Nevertheless, this post-story loop of gameplay is a far cry from the post-main-storyline of Destiny 1’s The Taken King expansion. There were questlines that included multiplayer game modes and single player activities and strikes, and they all felt like they went on forever. Many of the exotic weapons were locked behind their own questlines, and the new subclasses had interesting and detailed questlines in order to earn. There were even a set of challenges for the existing subclasses. Unlocking the subclasses in Destiny 2 feels repetitive and underwhelming by comparison. You acquire them by random drop and then are forced to grind public events before you can actually take on the quest. And the quests are exactly the same no matter which subclass you’re unlocking. It always involved listening to some bizarre poetry from characters I didn’t recognize before the game threw wave after wave of enemies at me so I could throw my super at them over and over again.

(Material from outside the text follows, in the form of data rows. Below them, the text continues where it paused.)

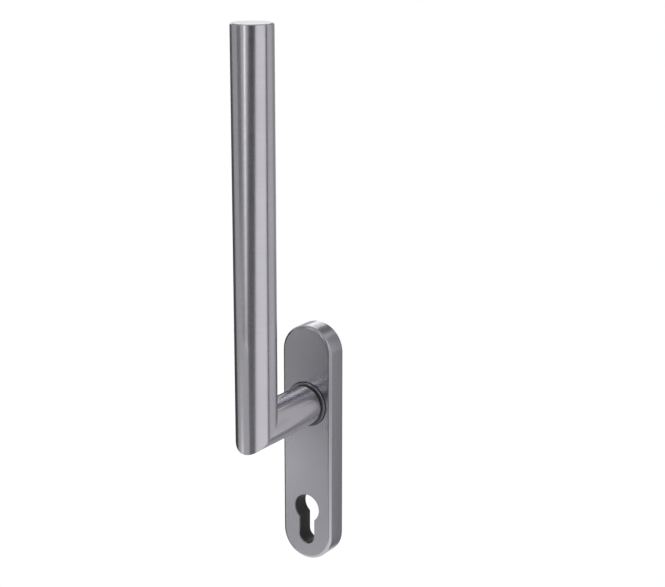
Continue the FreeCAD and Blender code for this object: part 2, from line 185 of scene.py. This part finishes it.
# Brushed steel. blotchColour lies over it by broad, along the lines, and by blotch, in clouds. The
# roughness varies by lineRough with the lines and by smudge with the clouds. edge is how wide the
# edges are rubbed, rub how much. depth is the height of the lines, bump how strongly they show
satinLook = {
    "colour": (0.513, 0.5, 0.538), "lineColour": (0.553, 0.54, 0.579), "blotchColour": (0.483, 0.47, 0.511),
    "rubColour": (0.68, 0.67, 0.69), "rub": 0.25, "edge": 0.0006,
    "roughness": 0.25, "lineRough": 0.04, "smudge": 0.012, "blotch": 0.5, "blotchScale": 38.0,
    "lineDetail": 5.0, "lineGrit": 0.65, "depth": 0.000012, "bump": 0.35, "broad": 0.5, "broadScale": 0.25,
}


def finishMetal(tree, shader, grain, look):
    # grain is a point stretched so that its noise gives the brush lines of this piece
    lines = noiseOf(tree, grain, detail=look["lineDetail"], roughness=look["lineGrit"])
    broad = noiseOf(tree, grain, scale=look["broadScale"], detail=2.0)
    blotches = noiseOf(tree, objectPoint(tree), scale=look["blotchScale"], detail=2.0)
    tint = blendColours(tree, spread(tree, lines, 0.0, 1.0), look["colour"], look["lineColour"])
    tint = blendColours(tree, spread(tree, broad, 0.0, look["broad"]), tint, look["blotchColour"])
    tint = blendColours(tree, spread(tree, blotches, 0.0, look["blotch"]), tint, look["blotchColour"])
    rough = spread(tree, lines, look["roughness"] - look["lineRough"], look["roughness"] + look["lineRough"])
    for clouds in (blotches, broad):
        rough = plus(tree, rough, spread(tree, clouds, -look["smudge"], look["smudge"]))
    fitShader(tree, shader, rubAndSheenEdges(tree, tint, look), rough, bumpFrom(tree, lines, look))


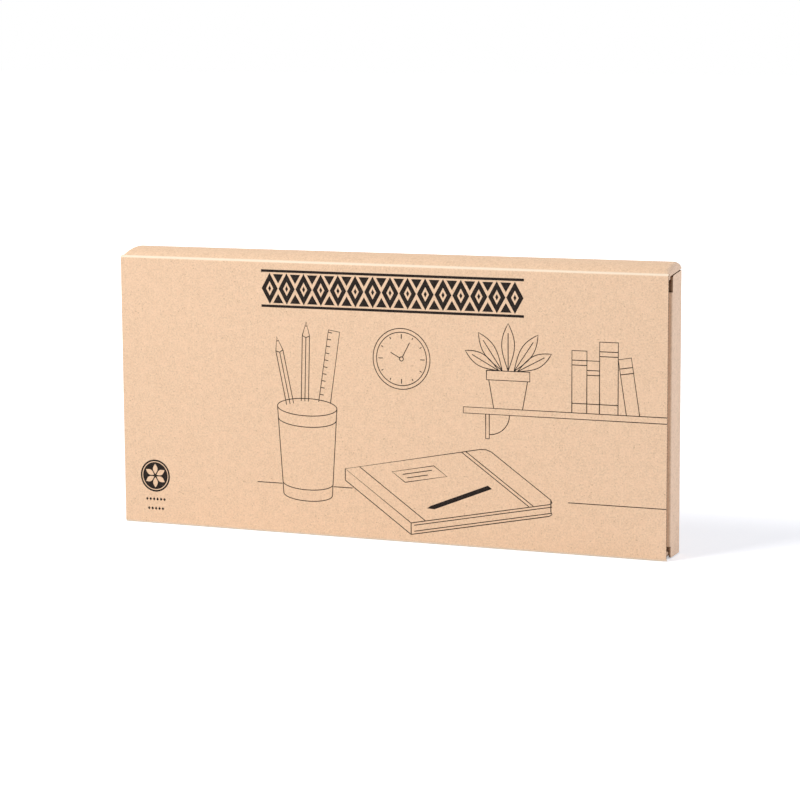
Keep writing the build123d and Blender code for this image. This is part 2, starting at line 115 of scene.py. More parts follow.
glow = add_node(tree, "Emission", {}, {"Strength": seen_glow})
paper_and_glow = add_node(tree, "AddShader", {}, {0: paper.outputs[0], 1: glow.outputs[0]})
add_node(tree, "OutputMaterial", {}, {"Surface": paper_and_glow.outputs[0]})
floor.data.materials.append(floor_material)

# White room round the carton. It lights the carton at a plain level, and looks plain white to the
# camera and in what glossy or clear parts mirror.
fill_colour = (0.97, 0.98, 1.0, 1.0)
fill_strength = 0.38
room_white = (1.0, 1.0, 1.0, 1.0)
world = bpy.data.worlds.new("studio_world")
bpy.context.scene.world = world
world.use_nodes = True
tree = world.node_tree
tree.nodes.clear()
fill = add_node(tree, "Background", {}, {"Color": fill_colour, "Strength": fill_strength})
white = add_node(tree, "Background", {}, {"Color": room_white, "Strength": 1.0})
rays = add_node(tree, "LightPath", {}, {}).outputs
mirror_rays = arithmetic(tree, "MAXIMUM", rays["Is Glossy Ray"], rays["Is Transmission Ray"])
seen_rays = arithmetic(tree, "MAXIMUM", rays["Is Camera Ray"], mirror_rays)
room = add_node(tree, "MixShader", {}, {0: seen_rays, 1: fill.outputs[0], 2: white.outputs[0]})
add_node(tree, "OutputWorld", {}, {"Surface": room.outputs[0]})

# Two soft boxes: a large key high in front on the left, which throws the faint shadow on the floor
# at the right of the carton, and a cooler one behind on the right, which lights the end flap.
lamp_aim = Vector((0, 0, 0.06))
for lamp_name, lamp_place, lamp_size, lamp_power, lamp_colour in (
    ("key_softbox", (-0.84, -1.0, 1.3), 0.8, 25.0, (1.0, 0.985, 0.96)),
    ("side_softbox", (1.3, 0.9, 0.55), 0.8, 14.0, (0.74, 0.82, 1.0)),
):
    lamp_data = bpy.data.lights.new(lamp_name, "AREA")
    lamp_data.size = lamp_size
    lamp_data.energy = lamp_power
    lamp_data.color = lamp_colour
    lamp = bpy.data.objects.new(lamp_name, lamp_data)
    bpy.context.scene.collection.objects.link(lamp)
    lamp.location = lamp_place
    lamp.rotation_euler = (lamp_aim - Vector(lamp_place)).to_track_quat("-Z", "Y").to_euler()


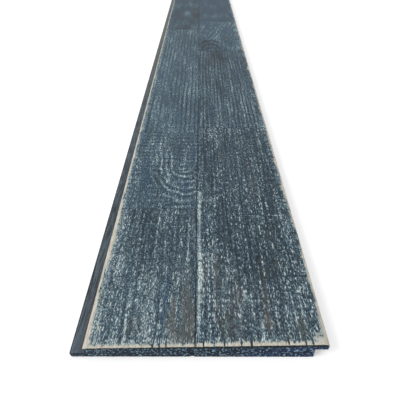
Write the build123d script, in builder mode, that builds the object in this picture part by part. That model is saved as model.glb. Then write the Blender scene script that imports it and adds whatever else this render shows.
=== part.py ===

Perhaps I’m not being fair. Even if I find the post-main-storyline content a tad lacking, there is enough of it that the average gamer who buys the game, plays it through, and sets it on the shelf until a DLC drops, should feel as though they’ve gotten their money’s worth. It also offers plenty of replayable strikes and multiplayer content that’ll keep players busy. And let’s not forget, Destiny is a social game. It’s made to play with friends, and as such, it’s a fantastic experience, as flawed as I may find it. The shooting mechanics and powers all feel great, and there's a level of refinement here that shouldn't go unrecognized.

Destiny has started a trend in the gaming industry. The “shared world RPG shooter,” is now a genre everyone wants to get in on. Ubisoft made The Division, EA and Bioware are making Anthem, Microsoft and Rare are making Sea of Thieves, even smaller developers like Digital Extremes have Warframe. Destiny 2 is a solid next step in the evolution of the series, even if it’s not as big a step as some of us would have liked. Only time will tell if Bungie can evolve the franchise in interesting ways that’ll keep it a step ahead of its growing number of competitors.